INFORMATION PROVIDED:
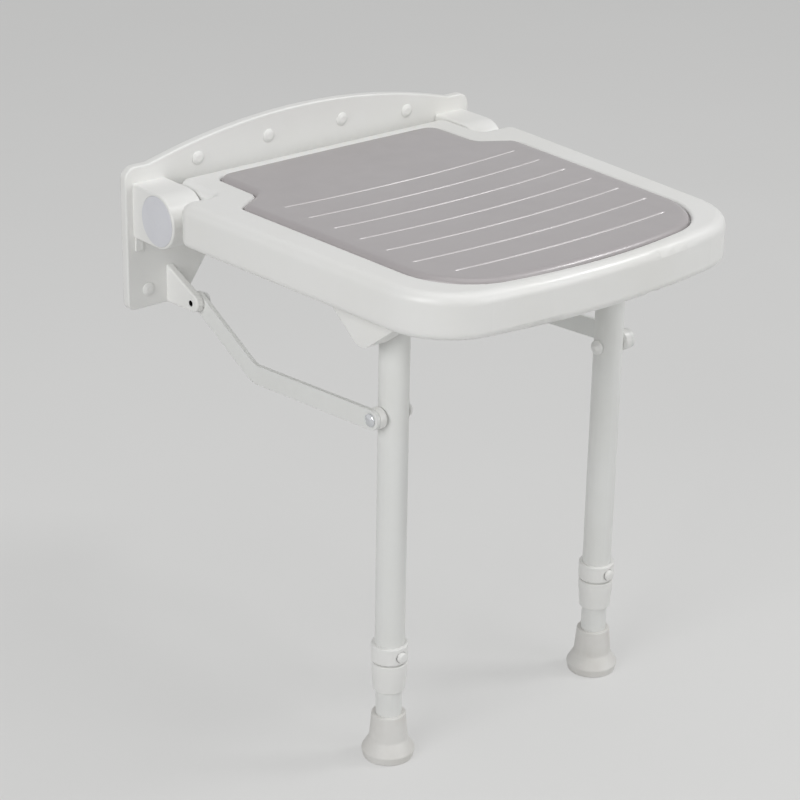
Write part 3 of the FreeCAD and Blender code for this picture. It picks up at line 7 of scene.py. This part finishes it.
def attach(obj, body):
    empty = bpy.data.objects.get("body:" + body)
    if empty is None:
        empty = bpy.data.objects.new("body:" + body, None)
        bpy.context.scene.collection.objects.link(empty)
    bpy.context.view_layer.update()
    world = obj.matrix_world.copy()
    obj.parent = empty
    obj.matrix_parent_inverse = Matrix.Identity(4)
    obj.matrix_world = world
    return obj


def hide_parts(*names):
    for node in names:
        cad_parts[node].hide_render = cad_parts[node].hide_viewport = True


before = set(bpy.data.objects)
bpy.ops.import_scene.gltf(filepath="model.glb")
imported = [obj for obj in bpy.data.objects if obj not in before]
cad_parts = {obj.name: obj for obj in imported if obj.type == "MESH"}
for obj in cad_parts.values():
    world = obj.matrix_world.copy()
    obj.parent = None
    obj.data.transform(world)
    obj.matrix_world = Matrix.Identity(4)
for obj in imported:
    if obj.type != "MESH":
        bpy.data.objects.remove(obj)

EXERCISE OBJECTIVE:
Extract the span of lines that starts with the line containing "obj.matrix_parent_inverse = Matrix.Identity(4)" and ends with the line containing "before = set(bpy.data.objects)". Keep it exact and add nothing.

THE RESPONSE:
    obj.matrix_parent_inverse = Matrix.Identity(4)
    obj.matrix_world = world
    return obj


def hide_parts(*names):
    for node in names:
        cad_parts[node].hide_render = cad_parts[node].hide_viewport = True


before = set(bpy.data.objects)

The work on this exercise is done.